Il a soutenu que M. Poilievre campe tellement à droite sur l’échiquier politique que cela doit mettre l’ancien premier ministre Stephen Harper mal à l’aise.

« Je ne devrais pas mettre le nom de Poilievre avec le nom de Harper parce que je me sens mal à l’aise. Poilievre est tellement négatif, tellement à droite que Harper a l’air raisonnable », a-t-il lancé au grand plaisir de la foule.

« Si ça continue comme cela, il va demander à devenir membre du Parti libéral », a-t-il ajouté.

Un nouveau mandat, selon Chrétien

Aux troupes libérales, M. Chrétien a prédit que Justin Trudeau obtiendrait un nouveau mandat des Canadiens aux prochaines élections. D’autant, selon lui, que le gouvernement libéral actuel a su naviguer dans des eaux houleuses durant la pandémie tout en maintenant les finances publiques dans un bon état.

Depuis 60 ans, il n’y a eu que 10 surplus budgétaires dans les finances canadiennes. Et, M. Poilievre, c’étaient toujours des gouvernements libéraux.

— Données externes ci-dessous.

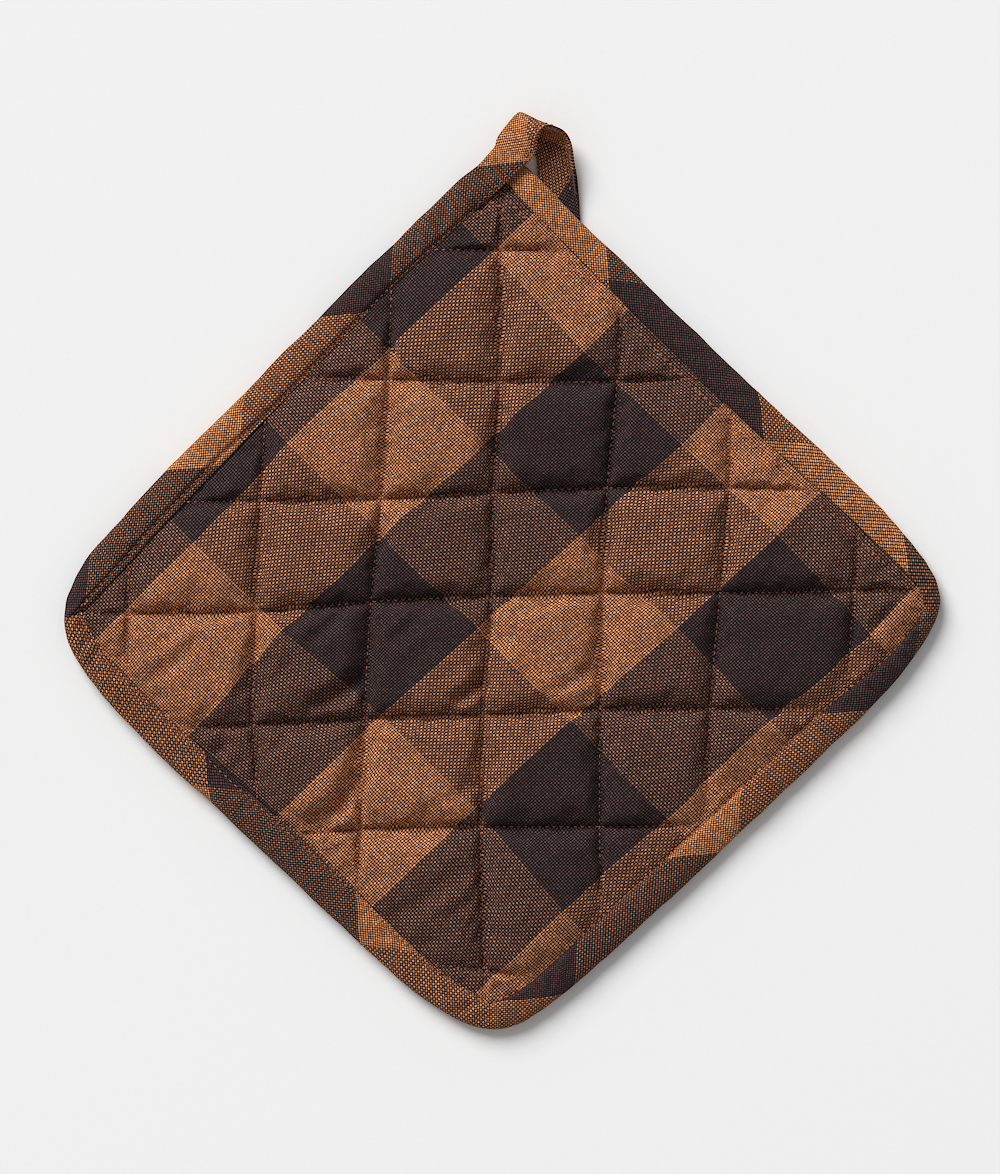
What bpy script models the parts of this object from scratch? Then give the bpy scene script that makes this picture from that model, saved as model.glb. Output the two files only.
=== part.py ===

Jean Chrétien, ancien premier ministre du Canada

Revenant sur ses longues années de service, M. Chrétien a rappelé que le Parti libéral a été au pouvoir durant les années de grandes réformes comme la création de l’assurance médicaments, le régime de pensions, l’adoption d’un drapeau, le rapatriement de la Constitution et la légalisation des mariages entre conjoints du même sexe.

Le rappel de cette dernière réforme lui a valu une ovation des militants. Et M. Chrétien a également été chaudement applaudi quand il a cité la décision du Canada de ne pas participer à la guerre en Irak.

Le congrès biennal libéral, qui pourrait être le dernier avant la prochaine campagne électorale, prendra fin samedi, notamment avec l’adoption de résolutions proposées par les militants des quatre coins du pays.